Background: In order to define the morphological variants involved in carotid elongation in terms of their clinical implications, we have analysed the prevalence of morphological alterations in patients routinely subjected to carotid colour duplex ultrasonography evaluation.
Methods: From January 1, 1993 to June 30, 1996, 3300 subjects were examined for central nervous system symptoms (41% of cases) or for screening related to ischaemic heart disease, lower limb arterial disease, hypertension or major dyslipidaemia (59% of cases). The chi(2)-test was used for statistical analysis.
Results: Morphological alterations increased with age. While kinking was more prevalent in females (female:male ratio 58% vs 42%), sharp kinking was significantly more frequent in males (39% vs 15%, p<0.001). Atheromatous plaques predominated in males (79% vs 46%, p<0.001), as well as cases with haemodynamically significant involvement (16% vs 7%, p<0.001). In patients with kinking there was a prevalence of haemodynamically significant lesions (chi(2)=52.7, p<0.001).

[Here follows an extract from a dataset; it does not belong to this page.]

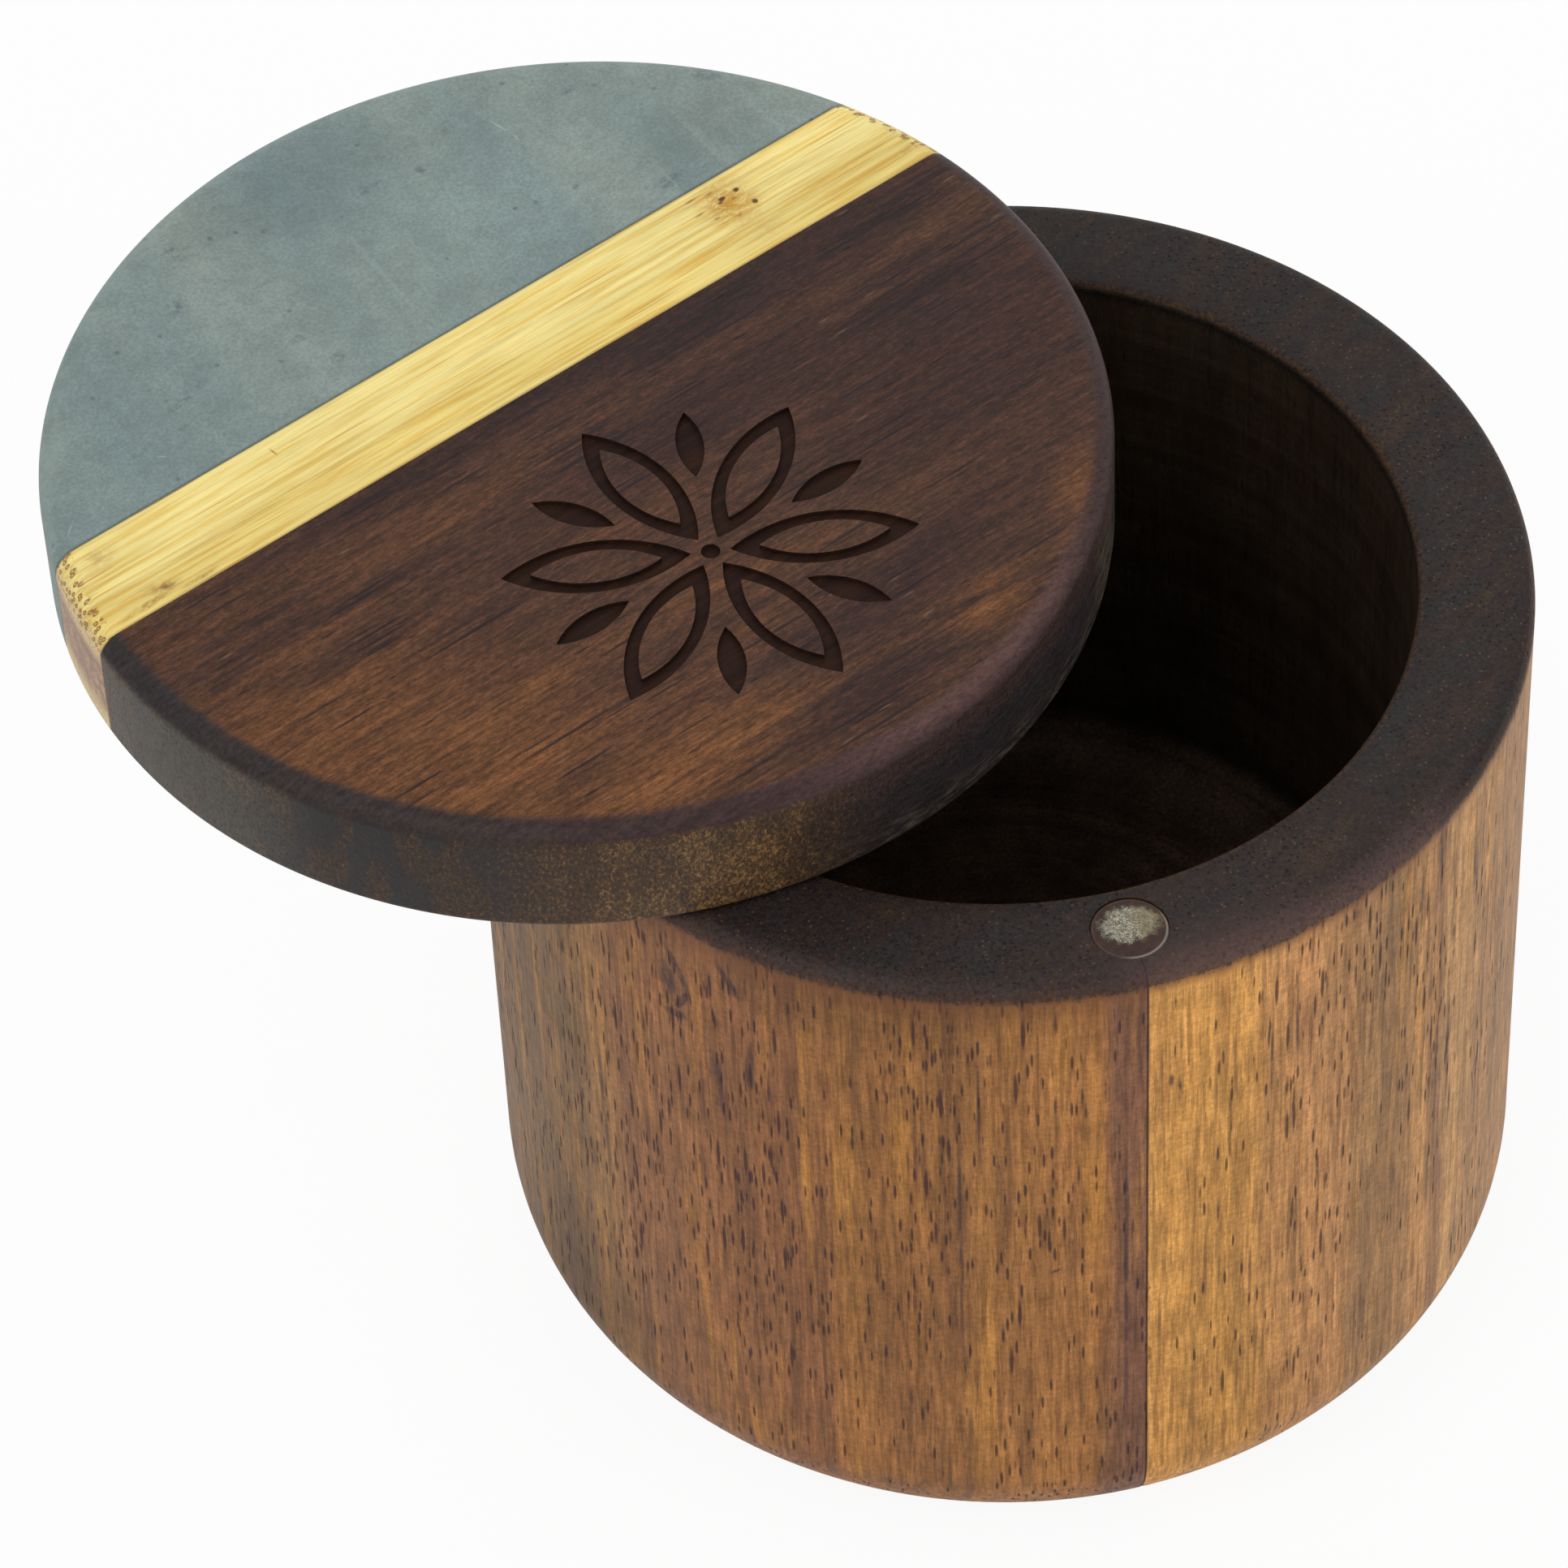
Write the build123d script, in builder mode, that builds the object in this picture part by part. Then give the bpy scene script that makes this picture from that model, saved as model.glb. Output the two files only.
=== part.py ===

A possible link between conformational abnormalities and hypertension appeared highly significant owing to a very different prevalence of high blood pressure in the group of subjects with kinking (chi(2)=239, p<0.001). We did not find a significant association between major neurological symptoms and the presence of kinking (chi(2)=0.215, p=0.643), but we found an association with transient ischaemic attacks (chi(2)=6.9, p<0.01).
Conclusions: Conformational abnormalities like kinking, seem much more prevalent in subjects suffering from arterial hypertension. Even though high blood pressure is an important risk factor for transient ischaemic attacks, it is possible that the prevalence of atheromatous lesions and the flow turbulence linked to kinking may also play a role in their pathophysiology.